■ **Supplied entries**
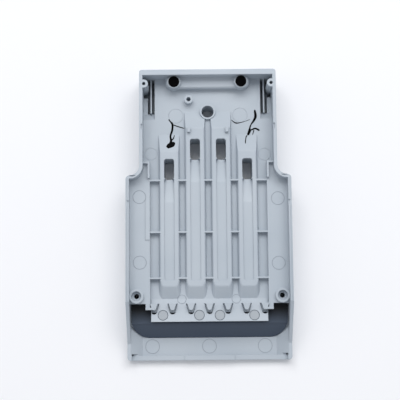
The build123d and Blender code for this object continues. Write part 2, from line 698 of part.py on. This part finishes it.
def housing():
    """The one-piece moulding."""
    body = outer_block() - upper_cavity() - lower_recess() - chin_cavity()
    wing_solids, wing_hollows = wings()
    hump_solids, hump_hollows, hump_cuts = hump_set()
    trench_hollows, trench_keeps = trench_set()
    head_solids, head_cuts = head_details()
    wing_extra, wing_cuts = wing_details()
    panel_cut, panel_frame = panel_seat()
    body = body + chin_sides()
    body = body - panel_cut
    body = body + panel_frame
    body = body + wing_solids
    body = body - wing_hollows
    body = body + [shelf()]
    body = body + trench_jackets()
    body = body - hump_hollows
    body = body + hump_solids
    body = body - hump_hollows
    body = body + cross_ribs()
    body = body - trench_hollows
    body = body + trench_keeps
    body = body + head_solids + wing_extra + shelf_details()
    body = body - hump_cuts - head_cuts - wing_cuts - [lip_cut()]
    body = body - rim_cuts() - post_pits()
    return body


def plug(side):
    """Soft plug in its socket, with a shallow dimple in its top."""
    x = side * PLUG_SPACING / 2
    y = HEAD_EDGE - PLUG_SETBACK
    top = FLOOR_HEIGHT + PLUG_RISE
    bottom = top - PLUG_STAND - PLUG_SOCKET_DEPTH
    body = upright(x, y, PLUG_DIAMETER, bottom, top)
    body = chamfer(body.edges().sort_by(Axis.Z)[-1], PLUG_CHAMFER)
    return body - upright(x, y, PLUG_DIMPLE, top - PLUG_DIMPLE_DEPTH, top + OVER)


def main():
    os.makedirs("parts", exist_ok=True)
    export_step(housing(), "parts/housing.step")
    export_step(front_panel(), "parts/front_panel.step")
    export_step(plug(-1), "parts/rubber_plug_left.step")
    export_step(plug(1), "parts/rubber_plug_right.step")


if __name__ == "__main__":
    main()
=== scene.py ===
"""Looks of the moulded housing: finishes, ink marks, ejector rings, light and camera."""

import logging
import math
from dataclasses import dataclass
from enum import Enum

import bmesh
import bpy
from mathutils import Matrix, Vector
from mathutils.bvhtree import BVHTree


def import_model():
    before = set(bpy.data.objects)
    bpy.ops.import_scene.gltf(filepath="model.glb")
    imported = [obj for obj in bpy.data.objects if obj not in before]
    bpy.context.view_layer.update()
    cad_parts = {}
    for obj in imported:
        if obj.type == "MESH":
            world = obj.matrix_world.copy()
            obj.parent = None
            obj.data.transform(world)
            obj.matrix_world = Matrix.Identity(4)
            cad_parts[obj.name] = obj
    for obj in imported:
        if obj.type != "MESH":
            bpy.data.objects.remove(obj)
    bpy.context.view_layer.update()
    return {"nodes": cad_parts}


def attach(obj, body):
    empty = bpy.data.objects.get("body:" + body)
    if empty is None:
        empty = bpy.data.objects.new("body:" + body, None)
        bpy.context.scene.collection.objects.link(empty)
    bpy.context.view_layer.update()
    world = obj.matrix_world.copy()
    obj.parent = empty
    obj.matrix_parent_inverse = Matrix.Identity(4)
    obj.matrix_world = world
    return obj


LOG = logging.getLogger("housing")
MM = 0.001
ROOT = "root"
RAY_START = 1.0       # metres: above everything on the part


class Slot(Enum):
    """Material slots of the record."""

    HOUSING = "housing"
    RUBBER = "rubber"


class PinEdge(Enum):
    """How strong the painted shade along the edge of an ejector pin is."""

    TRACE = "trace"
    FAINT = "faint"
    STEPPED = "stepped"


def linear(code: str) -> tuple[float, float, float, float]:
    """Turn an sRGB hex colour into linear RGBA.

    Args:
        code: Colour such as "#C8CED6".

    Returns:
        Red, green, blue and alpha, linear.
    """
    channels = []
    for start in (1, 3, 5):
        value = int(code[start:start + 2], 16) / 255
        channels.append(value / 12.92 if value <= 0.04045 else ((value + 0.055) / 1.055) ** 2.4)
    return (channels[0], channels[1], channels[2], 1.0)


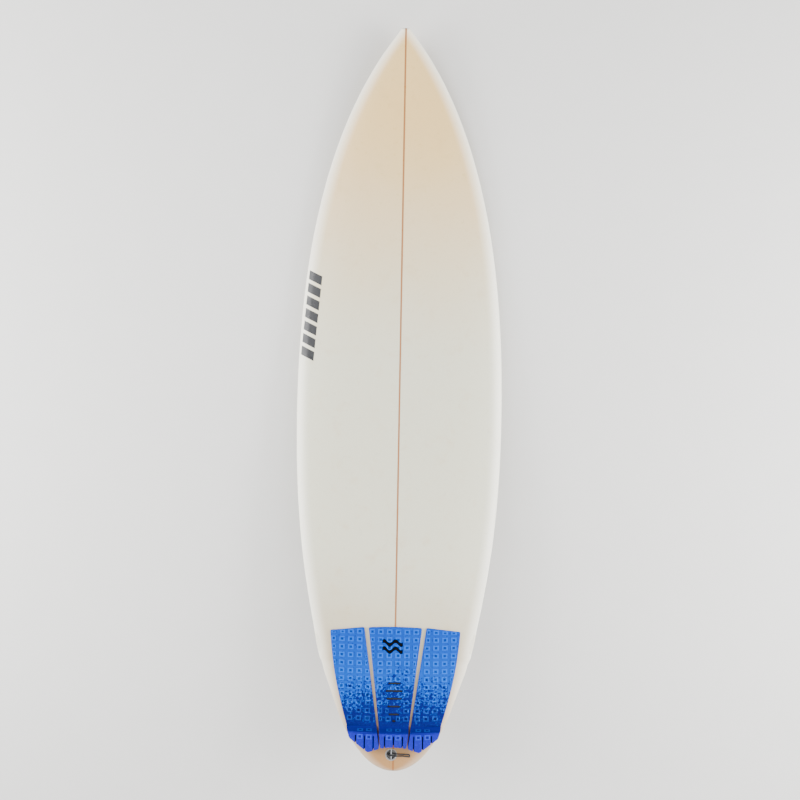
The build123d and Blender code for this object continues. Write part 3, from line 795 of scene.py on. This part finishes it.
def pad_outline(name):
    """Outline of one piece of the pad, on the level board."""
    if name == "centre":
        front = cubic([(0.0645, 0.3465), (0, 0.3485), (-0.0645, 0.3465)], steps=8)
        rear = cubic([(-0.031, 0.063), (0, 0.066), (0.031, 0.063)], steps=8)
        points = np.concatenate([front, rear])
    else:
        way = -1 if name == "left" else 1
        outer = cubic([(0.158, 0.337), (0.151, 0.269), (0.131, 0.169), (0.107, 0.084)], steps=8)
        points = np.concatenate([[(0.0755, 0.347)], outer, [(0.062, 0.0525), (0.0345, 0.062)]]) * (way, 1)
    points[:, 1] = from_tail(points[:, 1])
    return wound(corners_rounded(evenly(points, 0.012), 0.004), left=True)


def kept_behind(loop, y):
    """The part of a closed loop that lies behind a line across the board."""
    made = []
    for near, far in zip(loop, np.roll(loop, -1, axis=0)):
        if near[1] <= y:
            made.append(near)
        if (near[1] <= y) != (far[1] <= y):
            made.append(near + (far - near) * (y - near[1]) / (far[1] - near[1]))
    return np.array(made)


def vent_outlines():
    """The rounded vents through the middle piece."""
    half = pad().vent / 2
    loops = []
    for distance, width in VENTS:
        ends = []
        for way in (1, -1):
            for angle in np.linspace(-90, 90, 7):
                turn = math.radians(angle) + (0 if way == 1 else math.pi)
                x = way * (width / 2 - half) + half * math.cos(turn)
                ends.append((x, from_tail(distance) + half * math.sin(turn)))
        loops.append(wound(ends, left=False))
    return loops


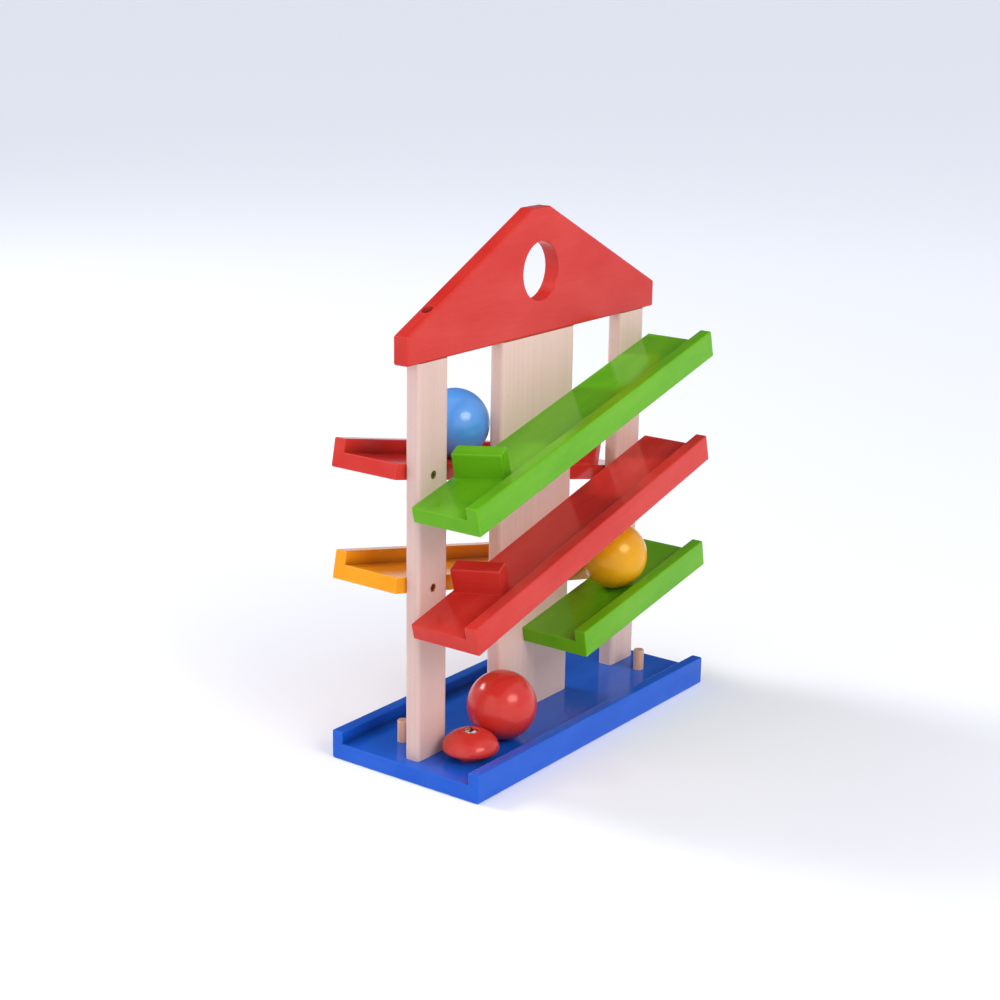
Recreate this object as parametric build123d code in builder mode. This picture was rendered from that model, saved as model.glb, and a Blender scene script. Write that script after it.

■ **Problem to solve**
In the listing above, locate the line with "y = HEAD_EDGE - PLUG_SETBACK" and the line with "imported = [obj", then extract exactly those lines and every line between them, and nothing more.

■ **Correct answer**
    y = HEAD_EDGE - PLUG_SETBACK
    top = FLOOR_HEIGHT + PLUG_RISE
    bottom = top - PLUG_STAND - PLUG_SOCKET_DEPTH
    body = upright(x, y, PLUG_DIAMETER, bottom, top)
    body = chamfer(body.edges().sort_by(Axis.Z)[-1], PLUG_CHAMFER)
    return body - upright(x, y, PLUG_DIMPLE, top - PLUG_DIMPLE_DEPTH, top + OVER)


def main():
    os.makedirs("parts", exist_ok=True)
    export_step(housing(), "parts/housing.step")
    export_step(front_panel(), "parts/front_panel.step")
    export_step(plug(-1), "parts/rubber_plug_left.step")
    export_step(plug(1), "parts/rubber_plug_right.step")


if __name__ == "__main__":
    main()
=== scene.py ===
"""Looks of the moulded housing: finishes, ink marks, ejector rings, light and camera."""

import logging
import math
from dataclasses import dataclass
from enum import Enum

import bmesh
import bpy
from mathutils import Matrix, Vector
from mathutils.bvhtree import BVHTree


def import_model():
    before = set(bpy.data.objects)
    bpy.ops.import_scene.gltf(filepath="model.glb")
    imported = [obj for obj in bpy.data.objects if obj not in before]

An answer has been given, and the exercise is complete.